Followed by a custom cleaning script:

#/bin/bash
if [ -z "$1" ]; then
echo "Please provide the tornet directory to clean."
exit
fi
pushd "$1"
rm dstat.log free.log shadow.log tornettools.simulate.*.log
rm reports.txt new.v3bw
rm -rf shadow.data/
popd

Then simulate, parse, plot for the next run, but not stage or generate again.

My questions are:

What causes the orange lines to appear or not appear?
- I don't remember what I did differently recently. But I noticed some tgentools.parse.<time>.logs, in addition to the tornettools.parse.<time>.log. They seem to appear recently, but I can't remember for sure.
Right now the orange lines only appear in the client goodput plots, and they are missing from all other plots, e.g. relay goodput. What is the reason and how to fix it?

A PDF of a simulation under the original condition is attached. Note: In many previous runs, there are no orange lines at all.

Thank you. tornet.plot.pages.pdf

jtracey commented 6 months ago

The different lines are conditional on

the name of the folder with data under that name was provided as an argument, and
the already parsed data being plotted is present somewhere in that folder.

Assuming you want scientifically valid results, you'll want to also have multiple samples to get error bars on your results (though 1% networks will likely be too noisy to draw conclusions, see the paper for details on why that is, especially the parts discussing Fig. 7a and 8a). So you should set up with a directory structure like this, with all your experiment results:

├-lossless networks
|  ├-tornet-0.01-0
|  ├-tornet-0.01-1
|  ├-tornet-0.01-2
|  └-tornet-0.01-...
└-lossy networks
   ├-tornet-0.01-0
   ├-tornet-0.01-1
   ├-tornet-0.01-2
   ├-tornet-0.01-...

You then run the parse script on each of the tornet directories. After all the directories are parsed, you then plot both configurations with tornettools plot 'lossless networks' 'lossy networks' from the dir containing those two dirs. (You can of course also compare more than two configurations, e.g., various packet loss rates, generating lines of various colors.)
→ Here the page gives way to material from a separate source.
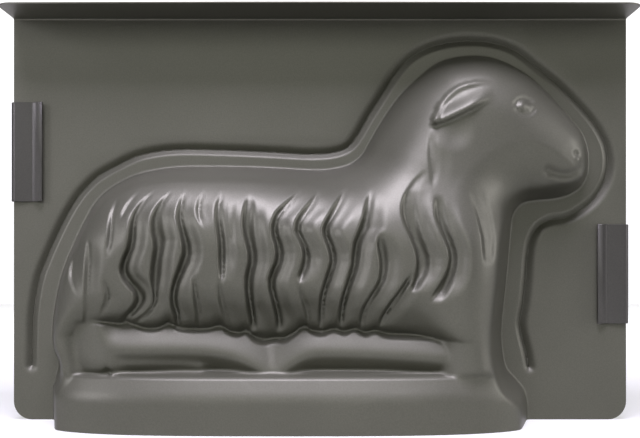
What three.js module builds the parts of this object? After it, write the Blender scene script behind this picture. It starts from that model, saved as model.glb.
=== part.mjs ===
// A lamb cake mould: two pressed sheet halves that meet on the plane y = 0, held together by two clips.
// X runs along the lamb, Y out of the front half towards the back half, Z up. The mould stands on z = 0.

import * as THREE from 'three';

// Plates, in millimetres
const plateWidth = 300;
const mouldHeight = 197;
const sheet = 0.6;
const partingGap = 0.3;
const cornerRadius = 9;

// Flange along the top of each half
const flangeDepth = 31;
const flangeCornerRadius = 7;
const flangeBow = 1.5;
const bendInnerRadius = 1;

// Bead that seals the halves round the lamb
const beadDepth = 2.4;
const beadOuterSlope = 4.4;
const beadInnerSlope = 3.4;
const beadBottomRadius = 0.5;
const beadEdgeShare = 0.08;

// Walls of the relief, and how steep they are
const footFillet = 1.6;
const wallSlopeShare = 3.7;
const wallBlend = 5;

// Lamb
const bodyDepth = 43;
const bodyRounding = 32;
const formReach = 26;
const neckSlopeShare = 2.1;
const neckBlend = 7;
const bellyTuck = 17;
const bellyBlend = 5;
const bellyRelease = 30;
const legBlend = 3;
const legInset = 5;
const legSlopeShare = 1.5;
const legCrownShare = 0.65;
const detailStart = 4;
const detailFull = 11;

// Wool: how far the locks stand out, and the sides, tails and ends of the grooves between them
const lockLift = 3.8;
const neckGroove = 0.9;
const grooveSteepSide = 2.4;
const grooveGentleSide = 3.2;
const grooveTail = 7;
const grooveTailShare = 0.4;
const grooveEnd = 6;
const grooveTailEnd = 18;

// Ear, eye, nostril and mouth
const earLift = 4;
const earSide = 1.8;
const earWidth = 12;
const earRimLift = 1.5;
const earRimWidth = 2.6;
const earShadeDepth = 1.2;
const earShadeRadius = 11;
const eyeLift = 0.9;
const eyeRadius = 3.8;
const pupilDepth = 0.6;
const pupilRadius = 1.8;
const lidDepth = 0.5;
const lidWidth = 1.8;
const nostrilDepth = 1.2;
const nostrilRadius = 1.9;
const mouthDepth = 1.8;
const mouthWidth = 3.2;
const lipLift = 0.8;
const lipRadius = 3;

// Plinth: how far its front stands past the body, and how square its plan is, where 2 would be an ellipse
const plinthProud = 7;
const plinthTop = 25;
const plinthShoulder = 9;
const plinthBlend = 3;
const plinthTopSlopeShare = 1.6;
const plinthSquareness = 3.2;

// Spring clips
const clipLength = 48.5;
const clipStrip = 0.6;
const clipOverhang = 1.2;
const clipReach = 14.6;
const clipCrease = 9.2;
const clipCreaseRadius = 1.3;
const clipBackRadius = 2.4;
const clipFlare = 2.2;
const clipSeatGap = 0.3;
const clipLeftShare = 0.665;
const clipRightShare = 0.362;

// Spacing of the points that the surfaces are drawn through
const lineStep = 3;
const ringStep = 8.8;
const footStep = 7;
const lockStep = 6.6;
const earStep = 4;
const bodySpacing = 6;
const plateSpacing = 22;
const columnSpacing = 12;
const creaseSpacing = 3.2;
const lineSpacing = 1.7;
const crestSpacing = 2.2;
const nearestSpacing = 1.1;
const beadMiddle = 1.8;
const wallEnd = 7.5;
const legFlankShare = 0.9;
const slopeStep = 0.2;
const bendSteps = 3;
const shoulderSteps = 3;
const cornerSteps = 5;
const farShare = 1000;
const closeShare = 1e-12;

// Places below are shares of the plate's width and the mould's height, from the lower left corner.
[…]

If that's what you're doing, and you're still only seeing one line in some of the plots, that means some of the parsed data is missing. Check the output of the parse tool to see which files it's failing to find or parse, then use that information to figure out why it failed (e.g., did some of the logs get deleted? did the perf clients fail to download a consensus, or start at all?).

jtracey commented 6 months ago

@cohosh also recently posted how she ran experiments, if you want an example of start to finish. Her setup will be a little different from yours because she's testing Snowflake in particular (e.g., I doubt you need the --model-unblocked-syscall-latency=true argument added to your experiments), but it should give a good idea of all the steps involved.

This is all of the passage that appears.